Action movies often require a leap of logic from the viewer in order to make all of the pieces fall into place. But in the case of Man on a Ledge, the first big Hollywood feature from Danish documentary Director Asger Leth (Ghosts of Cité Soleil) and bona fide big, mindless mess of clichés and boobs and cops, that leap may just be a little too much for your brain to handle, lest it wind up splattered on the pavement below.
Man (played by blank slate of bland ruggedness, Sam Worthington, failing miserably at attempting not to sound Australian) ends up on Ledge (played stoically by New York’s Roosevelt Hotel), as a part of his grand plan to clear his name and get out of a 25 year prison sentence.

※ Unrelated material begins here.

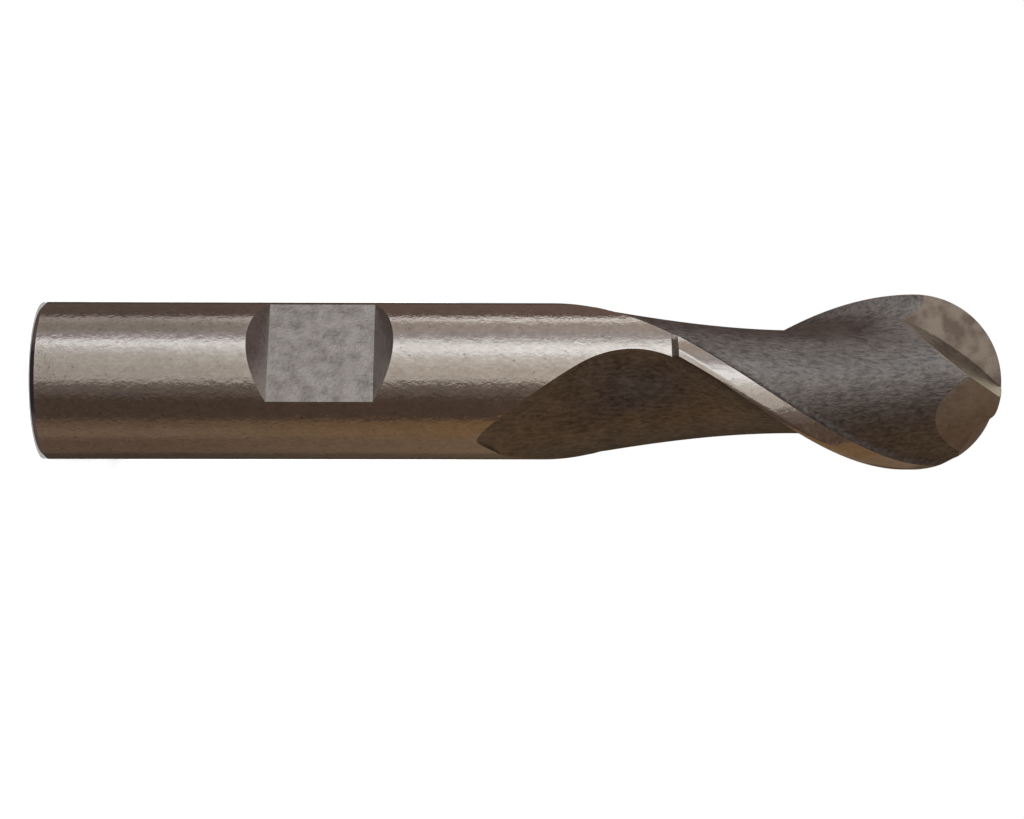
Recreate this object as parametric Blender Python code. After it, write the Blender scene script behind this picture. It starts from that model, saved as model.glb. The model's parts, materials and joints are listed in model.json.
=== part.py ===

You see, Man (who also answers to Nick Cassidy) is a fugitive who insists he was wrongly imprisoned for stealing the $40 million Monarch Diamond from lizard-y real estate tycoon (Ed Harris: possibly an animatronic version).
As Nick perches on the ledge of the 21st floor, creating a spectacle for the New Yorkers and news crews below and stalling for time while toying with an emotional baggage-laden police negotiator named Lydia (Elizabeth Banks), Nick’s brother Joey (Brit Jamie Bell sporting an impressive New York accent) and Joey’s stereotypically hot and spicy Latina girlfriend Angie (the gloriously named Genesis Rodriguez) are attempting to pull off a search and burgle mission across the street at the evil real estate guy’s office.
In true leap of faith fashion, it’s never explained just how these blue-collar twenty-somethings have the know-how and experience, not to mention the seemingly unlimited supply of Mission Impossible-type equipment needed to rappel down elevator shafts, blow through walls, crack safes and perform various acrobatics while attempting to circumvent million-dollar security systems. But then, TV screenwriter Pablo F. Fenjves clearly doesn’t care so why should we?
Why bother fleshing out these characters, when that time is clearly better spent making Angie peel off her standard issue slinky diamond robber catsuit to reveal a hot pink pushup bra and matching lace panties underneath? Good storytelling is so last year, ample boob shots are timeless.
Meanwhile, back on the ledge, things are getting crazy. Lydia’s desperate to get Man back inside to safety and as she starts to look deeper into his case, she realizes that everything may not be on the up and up.
Could Nick’s former partner (Anthony Mackie) know more than he’s telling? Why is her squad leader (Titus Welliver) so quick to send in the SWAT team? Is there a valid reason for Ed Burns’ presence in this movie?! So many questions so little time, tension or general sense of cinematic peril.
This supposedly twisty and turny heist picture plods along in workmanlike fashion, revealing each eye-rollingly far-fetched plot development, yes, with an odd sense of humour, but also with a tin ear for how these types of movies are supposed to sound and feel.
Gone is the irresistible, knowingly giddy energy inherent in good heist stories, replaced with a reheated, almost parody of the genre that isn’t quite tongue-in-cheek enough to suggest that anyone making the film was in on the joke.
In fact, Man on a Ledge kind of exists in a weird genre purgatory: too dull to be action, too silly to be drama, too dumb to be a thrilling character-driven piece. It just kind of teeters there on the brink of ridiculousness, hoping you don’t think too hard about the events unfolding in front of you.